Adapted from “Nourishing Traditions” by Sally Fallon.
Note: Learn more about fermentation at our upcoming workshop, Fermenting Sauerkraut, on Tuesday, October 22nd, from 5:30 to 8:30 pm. Hosted by Kittery Adult Education: www.kittery.maineadulted.org.
Ooh yeah, definitely doing this.
Hope you like it!
Thanks for this recipe! I’ve got a sauerkraut recipe that I’ve been too nervous to try, but we”re looking for ways to incorporate more fermented foods into our diet. I think this is less intimidating because it is already a familiar food. Once it is in the fridge, does it keep indefinitely?
You’re very welcome! Fermenting vegetables for the first time can be daunting — just make sure everything is clean and well-washed, that the vegetables remain submerged under liquid, and that if it smells bad it probably is. I like using whey from drained yogurt since I always have homemade yogurt in the fridge and it gives the good bacteria a boost. Once you get the hang of it, you’ll feel more comfortable using just salt. It’s best eaten within the year, though we’re known to keep LF salsa in the fridge for 2+ years, and prefer it after it ages a bit and gets a little fizzy. Hope this helps!
It definitely helps! I’ll be making this in the next couple of nights with the last of our tomatoes, and peppers from my sister-in-law’s greenhouse!
Last bit of advice, the one that my fermentation teacher gave me — when you go to taste the salsa, make sure the spoon is clean and don’t double dip, this prevents introducing wayward bacteria that can affect storage ;) Have fun!
Oh right! That makes sense! Thanks!
I produce quite a lot of whey in my kitchen, so I am interested in recipes that allow me to make use of it (after I make ricotta).

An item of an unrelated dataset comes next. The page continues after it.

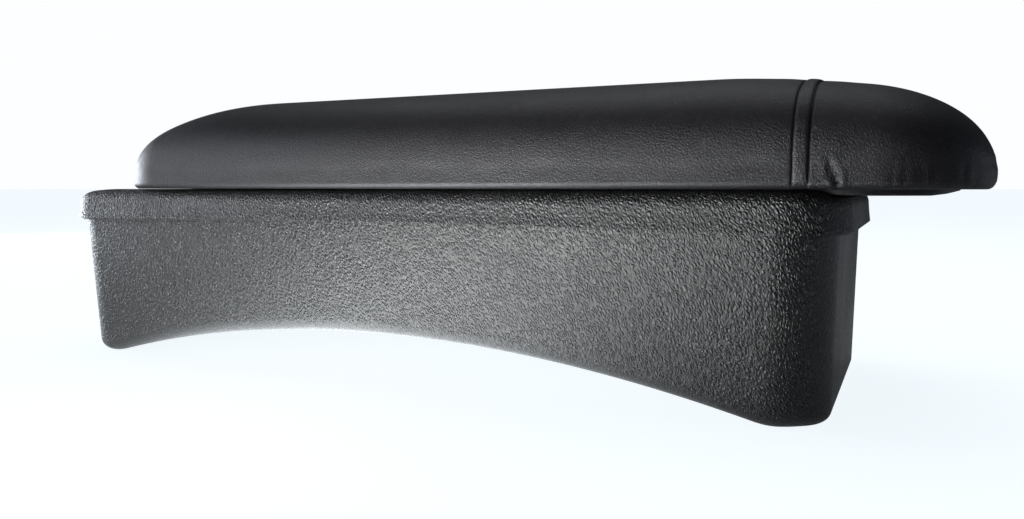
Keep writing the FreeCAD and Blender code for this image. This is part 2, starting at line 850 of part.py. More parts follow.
def shoe_screw_length():
    """Shoe screws end inside the shoe's head."""
    return board_bottom - plate_bottom + rail_sheet + shoe_screw_bite


def plate_ramp_tool():
    """Wedge that leaves the plate's front end running up to the pad."""
    ramp_start = plate_front - plate_ramp_length
    below = plate_bottom - 1
    return polygon_prism([
        (ramp_start, plate_bottom),
        (plate_front - plate_ramp_length / 2, plate_bottom + plate_ramp_height * plate_ramp_mid_share),
        (plate_front + 1, plate_bottom + plate_ramp_height),
        (plate_front + 1, below),
        (ramp_start, below),
    ], -big / 2, big / 2)


def make_base_plate():
    """Moulded plate that slides in the lid tray, raised in the middle between the leather's hems."""
    body = rounded_block(plate_rear, plate_front, plate_half_width, plate_corner, plate_bottom, pad_bottom)
    nose = rounded_block(plate_rear - 2 * plate_nose_corner, plate_front, plate_half_width, plate_nose_corner,
                         plate_bottom, pad_bottom)
    body = body.common(nose).removeSplitter()
    body = body.makeFillet(plate_edge_radius, [e for e in body.Edges if e.BoundBox.ZLength < 0.01])
    body = body.cut(plate_ramp_tool())
    land_inset = hem_width + land_gap
    land = rounded_block(plate_rear + land_gap, pad_front - land_inset, pad_half_width - land_inset,
                         plate_corner, pad_bottom, board_bottom)
    body = body.fuse(land)
    body = body.cut(stop_slot(plate_bottom - 1, board_bottom + 1))
    for x, y in board_screw_places():
        body = body.cut(screw_hole(x, y, plate_bottom, board_screw_length(), down=False))
    for side in (-1, 1):
        for x, y in shoe_screw_places(side):
            body = body.cut(screw_hole(x, y, shoe_top_screw(), shoe_screw_length()))
    pocket = detent_plunger_radius * notch_ball_share
    for x in notch_places():
        ball = Part.makeSphere(pocket, V(x, 0, plate_bottom - pocket + plate_thickness * notch_depth_share))
        body = body.cut(ball)
    return body.removeSplitter()


def board_screw_length():
    """Board screws go through the plate and well into the board."""
    return board_bottom - plate_bottom + board_thickness * board_screw_share


def make_slide_shoes(side):
    """Front and rear shoes of one side: a wide head held under the rail's lips, on a narrow stem."""
    head_half = rail_width / 2 - rail_sheet - shoe_clearance
    stem_half = rail_slot / 2 - shoe_stem_gap
    head_low = tray_floor_top + rail_sheet + shoe_clearance
    head_high = rail_top - rail_sheet - shoe_clearance
    y = side * rail_offset
    half = shoe_length / 2
    shapes = []
    for x in shoe_centres():
        head = block(x - half, x + half, y - head_half, y + head_half, head_low, head_high)
        stem = block(x - half, x + half, y - stem_half, y + stem_half, head_low, plate_bottom)
        shoe = head.fuse(stem)
        for sx, sy in shoe_screw_places(side):
            if abs(sx - x) < half:
                shoe = shoe.cut(screw_hole(sx, sy, shoe_top_screw(), shoe_screw_length()))
        shapes.append(shoe.removeSplitter())
    return group(shapes)


def make_shoe_screws():
    """Screws from the plate down into the shoes."""
    shapes = []
    for side in (-1, 1):
        for x, y in shoe_screw_places(side):
            shapes.append(screw(x, y, shoe_top_screw(), shoe_screw_length()))
    return group(shapes)


def make_board_screws():
    """Screws from below through the plate into the board."""
    return group([screw(x, y, plate_bottom, board_screw_length(), down=False) for x, y in board_screw_places()])


# ---- Pad: board, foam and leather ----
def pad_side_outline(inset):
    """Side view of the pad: upright rear, long gentle crown, rounded nose that tucks under."""
    crown = pad_bottom + pad_crown_height - inset
    low = board_bottom if inset > 0 else pad_bottom
    rear = pad_rear + inset
    front = pad_front - inset
    size = pad_crown_height
    points = [
        V(rear, 0, low),
        V(rear, 0, low + pad_rear_upright * size),
        V(rear + pad_rear_turn[0], 0, crown - pad_rear_turn[1] * size),
        V(rear + pad_rear_slope[0], 0, crown - pad_rear_slope[1] * size),
        V(rear + pad_rear_run, 0, crown),
        V(front - pad_nose_run, 0, crown),
        V(front - pad_nose_slope[0], 0, crown - pad_nose_slope[1] * size),
        V(front - pad_nose_turn[0], 0, crown - pad_nose_turn[1] * size),
        V(front, 0, low + pad_nose_tip * size),
        V(front - pad_nose_tuck[0], 0, low + pad_nose_tuck[1] * size),
        V(front - pad_nose_set_back, 0, low),
    ]
    rear_line = Part.LineSegment(points[0], points[1]).toShape()
    top_line = Part.BSplineCurve()
    top_line.interpolate(points[1:])
    base_line = Part.LineSegment(points[-1], points[0]).toShape()
    return [rear_line, top_line.toShape(), base_line]


def pad_cross_prism(inset):
    """End view of the pad: near-upright sides and a crowned top, carried along X."""
    half = pad_half_width - inset
    low = board_bottom if inset > 0 else pad_bottom
    shoulder = pad_bottom + pad_side_height - inset
    crown = pad_bottom + pad_crown_height - inset + 0.01
    bulge = half + pad_side_bulge
    x = pad_rear - 10
    right = V(x, -half, low)
    left = V(x, half, low)
    edge_z = shoulder + crown_edge_rise * (crown - shoulder)
    flat_z = crown - crown_flat_drop * (crown - shoulder)
    edge_y = half * crown_edge_share
    flat_y = half * crown_flat_share
    middle = (low + shoulder) / 2
    edges = [
        Part.LineSegment(left, right).toShape(),
        Part.Arc(right, V(x, -bulge, middle), V(x, -half, shoulder)).toShape(),
        Part.Arc(V(x, -half, shoulder), V(x, -edge_y, edge_z), V(x, -flat_y, flat_z)).toShape(),
        Part.Arc(V(x, -flat_y, flat_z), V(x, 0, crown), V(x, flat_y, flat_z)).toShape(),
        Part.Arc(V(x, flat_y, flat_z), V(x, edge_y, edge_z), V(x, half, shoulder)).toShape(),
        Part.Arc(V(x, half, shoulder), V(x, bulge, middle), left).toShape(),
    ]
    return Part.Face(Part.Wire(edges)).extrude(V(pad_length + 20, 0, 0))


def pad_plan_prism(inset):
    """Plan of the pad: rounded rear corners and rounder front corners."""
    half = pad_half_width + pad_side_bulge - inset
    rear = rounded_block(pad_rear + inset, pad_front - 2 * pad_corner_front, half, pad_corner_rear - inset,
                         pad_bottom - 1, pad_bottom + 2 * pad_crown_height)
    front = rounded_block(pad_rear + 2 * pad_corner_rear, pad_front - inset, half, pad_corner_front - inset,
                          pad_bottom - 1, pad_bottom + 2 * pad_crown_height)
    return rear.fuse(front).removeSplitter()


def pad_form(inset):
    """The pad's outer shape, moved in by inset."""
    body = pad_cross_prism(inset).common(pad_plan_prism(inset))
    return body.common(side_prism(pad_side_outline(inset), big / 2))


def slab(x0, x1, z0, z1):
    """Wide slab used to part the pad along its length or height."""
    return block(x0, x1, -big / 2, big / 2, z0, z1)


def seam_span():
    """Rear and front of the seam band."""
    return seam_x - seam_band_width / 2, seam_x + seam_band_width / 2


def leather_shell(proud):
    """Leather wrapped over foam and board, with its hem turned under the board."""
    shell = pad_form(-proud).cut(pad_form(leather_thickness))
    window = rounded_block(pad_rear + hem_width, pad_front - hem_width, pad_half_width - hem_width,
                           plate_corner, pad_bottom - 5, board_bottom)
    return shell.cut(window)


def make_cover_main():
    """Main leather panel, behind the seam band."""
    return leather_shell(0).common(slab(pad_rear - 5, seam_span()[0], 0, big))


def make_cover_front():
    """Front leather panel, from the seam band over the nose."""
    return leather_shell(0).common(slab(seam_span()[1], pad_front + 5, 0, big))


def make_seam_band():
    """Leather band over the seam, a little proud of both panels."""
    rear, front = seam_span()
    return leather_shell(seam_band_proud).common(slab(rear, front, pad_bottom, big))


def board_block():
    """Board with rounded edges, a little smaller than the leather's outline."""
    body = rounded_block(pad_rear + board_edge_gap, pad_front - board_nose_gap, pad_half_width - board_edge_gap,
                         pad_corner_rear - board_edge_gap, board_bottom, board_top)
    return body.makeFillet(board_edge_radius, [e for e in body.Edges if e.BoundBox.ZLength < 0.01])


def make_pad_board():
    """Plywood board inside the pad."""
    body = board_block()
    for x, y in board_screw_places():
        body = body.cut(screw_hole(x, y, plate_bottom, board_screw_length(), down=False))
    return body


def make_foam_core():
    """Foam block that fills the leather above and beside the board."""
    return pad_form(leather_thickness).cut(board_block())


def staple(x, y, along_x):
    """Wire staple with its crown flush in the leather and its legs in the board."""
    half = staple_width / 2
    wire = staple_wire / 2
    dx = half if along_x else wire
    dy = wire if along_x else half
    crown = block(x - dx, x + dx, y - dy, y + dy, pad_bottom, pad_bottom + staple_wire)
    body = crown
    for way in (-1, 1):
        leg_x = x + way * (half - wire) if along_x else x
        leg_y = y if along_x else y + way * (half - wire)
        leg = block(leg_x - wire, leg_x + wire, leg_y - wire, leg_y + wire, pad_bottom, pad_bottom + staple_leg)
        body = body.fuse(leg)
    return body.removeSplitter()


def make_cover_staples():
    """Staples that hold the leather's hem to the board, all round the underside."""
    shapes = []
    side = pad_half_width - staple_inset
    start = pad_rear + pad_corner_rear + staple_width
    end = pad_front - pad_corner_front - staple_width
    step = (end - start) / (staples_per_side - 1)
    for index in range(staples_per_side):
        x = start + index * step
        if abs(x - seam_x) > seam_band_width + staple_width / 2:
            shapes.append(staple(x, -side, True))
            shapes.append(staple(x, side, True))
    reach = pad_half_width - pad_corner_front - staple_width / 2
    for index in range(staples_per_end):
        y = -reach + index * 2 * reach / (staples_per_end - 1)
        shapes.append(staple(pad_rear + staple_inset + leather_thickness, y, False))
        shapes.append(staple(pad_front - staple_inset - plate_front_set_in, y, False))
    return group(shapes)


# ---- Build ----
BUILDERS = {
    "storage_box": make_storage_box,
    "mouth_seal": make_mouth_seal,
    "floor_mat": make_floor_mat,
    "hinge_pin": make_hinge_pin,
    "pin_clips": make_pin_clips,
    "knuckle_bushes": make_knuckle_bushes,
    "magnet_holder": make_magnet_holder,
    "catch_magnet": make_catch_magnet,
    "holder_screws": make_holder_screws,
    "lid_frame": make_lid_frame,
    "lid_liner": make_lid_liner,
    "liner_screws": make_liner_screws,
    "strike_plate": make_strike_plate,
    "slide_rail_left": lambda: make_slide_rail(1),
    "slide_rail_right": lambda: make_slide_rail(-1),
    "rail_screws": make_rail_screws,
    "stop_screw": make_stop_screw,
    "stop_sleeve": make_stop_sleeve,
    "detent_housing": make_detent_housing,
    "detent_spring": make_detent_spring,
    "detent_plunger": make_detent_plunger,
    "base_plate": make_base_plate,
    "slide_shoes_left": lambda: make_slide_shoes(1),
    "slide_shoes_right": lambda: make_slide_shoes(-1),
    "shoe_screws": make_shoe_screws,
    "board_screws": make_board_screws,
    "pad_board": make_pad_board,
    "foam_core": make_foam_core,
    "cover_main": make_cover_main,
    "seam_band": make_seam_band,
    "cover_front": make_cover_front,
    "cover_staples": make_cover_staples,
}


def build():
    """Make every piece, test it and write its STEP file."""
    os.makedirs("parts", exist_ok=True)
    for node, maker in BUILDERS.items():
        shape = maker()
        solids = shape.Solids
        if not solids or not all(solid.isValid() and solid.isClosed() for solid in solids):
            raise ValueError(node + " is not a closed valid solid")
        clean = solids[0] if len(solids) == 1 else Part.makeCompound(solids)
        clean.exportStep(os.path.join("parts", node + ".step"))
        box = clean.optimalBoundingBox()
        print("%-18s solids %3d volume %10.1f  x %7.1f %7.1f  y %6.1f %6.1f  z %6.1f %6.1f" % (
            node, len(solids), clean.Volume, box.XMin, box.XMax, box.YMin, box.YMax, box.ZMin, box.ZMax))


build()
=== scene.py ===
"""Looks of a console armrest box: a grained storage box, a hinged lid frame and a sliding leather pad.

Everything is in metres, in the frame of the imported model: +X is the front, +Y the left side, +Z up,
and the origin lies on the plane of the feet.
"""
import logging
import math
from dataclasses import dataclass, field
from enum import Enum
from typing import Dict, List, Optional, Sequence, Tuple

import bmesh
import bpy
import numpy as np
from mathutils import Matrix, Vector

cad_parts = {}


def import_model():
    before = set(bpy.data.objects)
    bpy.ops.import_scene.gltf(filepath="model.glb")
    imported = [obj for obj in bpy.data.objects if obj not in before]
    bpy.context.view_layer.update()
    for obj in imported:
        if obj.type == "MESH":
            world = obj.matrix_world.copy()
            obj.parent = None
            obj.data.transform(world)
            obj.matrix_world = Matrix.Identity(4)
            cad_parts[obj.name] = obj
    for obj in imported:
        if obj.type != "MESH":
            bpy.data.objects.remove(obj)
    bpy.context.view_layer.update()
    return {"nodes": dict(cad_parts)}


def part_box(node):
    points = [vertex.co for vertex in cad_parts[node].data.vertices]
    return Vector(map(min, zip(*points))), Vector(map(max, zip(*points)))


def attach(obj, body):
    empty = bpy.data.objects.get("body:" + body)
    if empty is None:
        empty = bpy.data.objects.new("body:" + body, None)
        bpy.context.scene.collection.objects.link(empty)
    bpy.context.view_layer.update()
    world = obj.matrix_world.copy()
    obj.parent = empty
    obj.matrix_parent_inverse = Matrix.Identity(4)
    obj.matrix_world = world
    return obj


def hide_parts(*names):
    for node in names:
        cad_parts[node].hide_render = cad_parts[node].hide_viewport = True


LOG = logging.getLogger("armrest")
MM = 0.001
HEM_DROP = 0.45 * MM
Color = Tuple[float, float, float, float]
# As it runs here the simulation leaves the leather where it is, apart from rounding, and a higher pressure
# or a lower mass doesn't change that. The pad's form comes from ArmPad's own curves.
CLOTH_SETTINGS: Dict[str, object] = {
    "quality": 6, "mass": 0.3, "tension_stiffness": 25, "compression_stiffness": 25, "shear_stiffness": 12,
    "bending_stiffness": 0.6, "use_pressure": True, "uniform_pressure_force": 4.0,
    "vertex_group_mass": "held", "shrink_min": -0.015,
}
CLOTH_FRAMES = 20


class Slot(Enum):
    """Material slots of the record; the pad's pieces use them to tell the band's finish from the panels'."""

    BOX = "grained_abs"
    RIM = "rim_abs"
    LEATHER = "leather_black"
    BAND = "leather_band"
    SEAL = "seal_rubber"
    MAT = "mat_rubber"
    FOAM = "foam"


class Side(Enum):
    """Sides of the object along Y."""

    LEFT = 1
    RIGHT = -1


# ---------------------------------------------------------------- shape helpers
def smooth(low: float, high: float, value: np.ndarray) -> np.ndarray:
    """Smooth step: 0 below low, 1 above high, and 3t^2 - 2t^3 between them.

    Args:
        low: where the step starts.
        high: where the step ends.
        value: positions along the step.

    Returns:
        The step's height at each position.
    """
    t = np.clip((np.asarray(value) - low) / (high - low), 0.0, 1.0)
    return t * t * (3.0 - 2.0 * t)


def bump(centre: float, width: float, value: np.ndarray) -> np.ndarray:
    """Bell curve of height one: e to the minus squared distance from centre over width."""
    return np.exp(-(((value - centre) / width) ** 2))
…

I will certainly try making this salsa.
Whey leftover from cheesemaking can be used for lacto-fermenting vegetables, depending on the culture used. The whey can be frozen and used in baking, and makes for a great stock or soup base — I still remember a delicious potato leek soup that was make with whey!

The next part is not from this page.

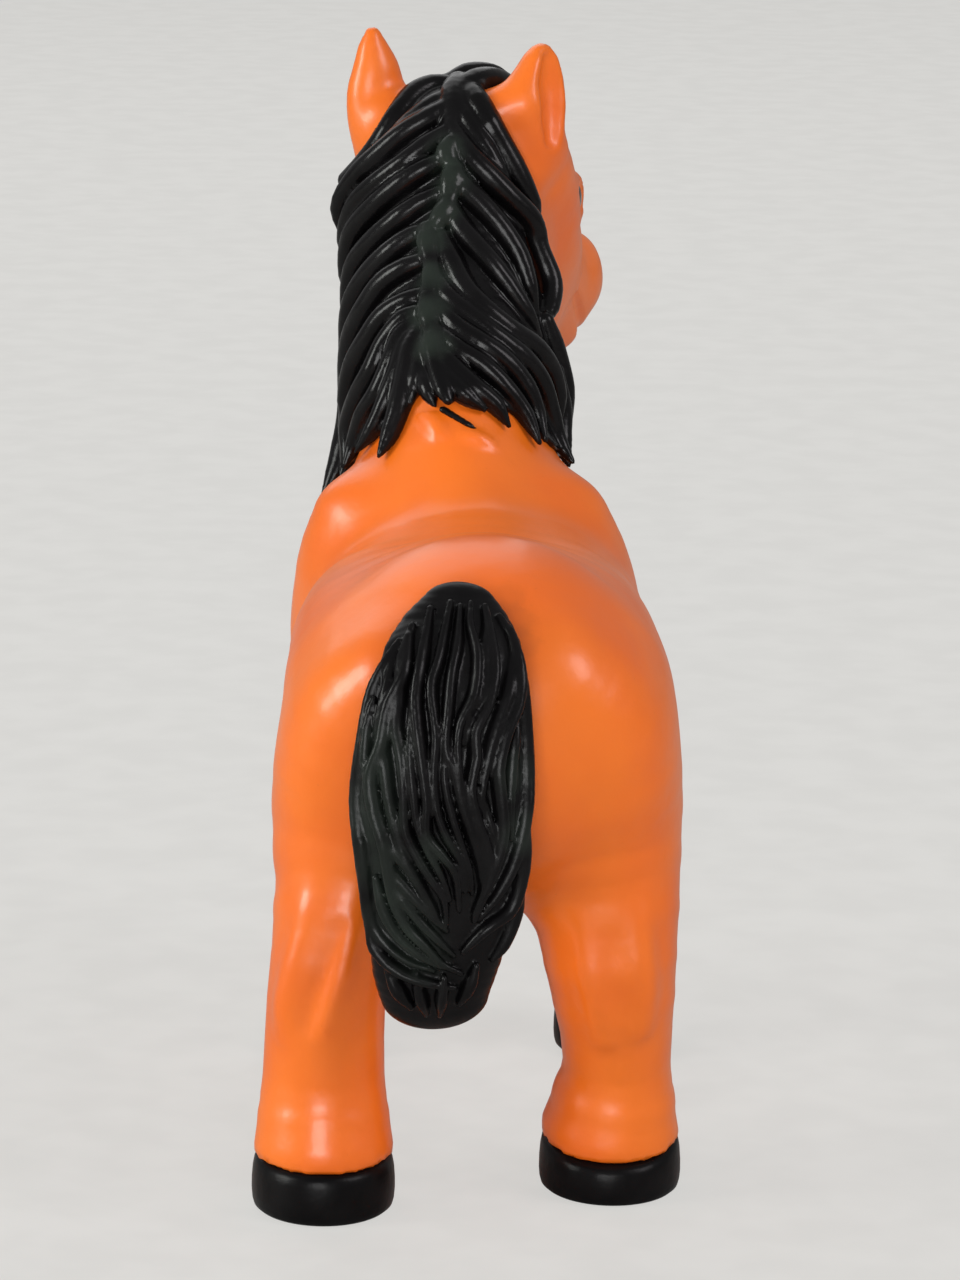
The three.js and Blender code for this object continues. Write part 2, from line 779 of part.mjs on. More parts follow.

I made this salsa yesterday (thanks so much for posting it!) and I added 2 Tbsp of salt. A few hours later, as I was finishing a container of yogurt, I decided to add the whey to my salsa (about 2 Tbsp.). After I added it, I realized that the date on the yogurt was September 15th. This morning the salsa is a bit cloudy, whereas yesterday it looked so bright and delicious! Do you think I have ruined it? Thanks for your help, Colleen
Hi Colleen, thanks for your great question! Usually you want to avoid introducing oxygen once the salsa is jarred up and sealed, though tt sounds like you added the whey early enough that the salsa should be fine. The salt ensures an inhospitable environment for bad bacteria (food spoilers) until the good bacteria (lactobacillus) can take over. Some milk solids may have been introduced to the salsa when you added the whey, next time make sure to the whey is clear. Give it at least 2 days, maybe an extra day, avoid opening the jar until the ferment is done, and then reassess. If there’s any mold or off odors, discard and start over. You can think of it like pancakes, the first one is always the test one!
The pantry you guys must have. Please post a picture! I want to see and admire and harmlessly covet.
Will show you mine if you show me yours ;)
hi! I made this a week ago without whey and it was just insanely, inedibly salty. Do I really have to use twice as much salt to make it without whey? thanks
Hi Kate, I’m sorry your salsa didn’t turn out as expected! The salt is there to keep the bad bacteria at bay until the good ones take over. Measuring salt by volume vs. weight is always tricky since a tablespoon of fine table salt is going to be more than the same measure of larger crystals. That being said, fermentation can vary and you may have to adjust the amount of salt if you’re using finer grained salt. Hope this helps!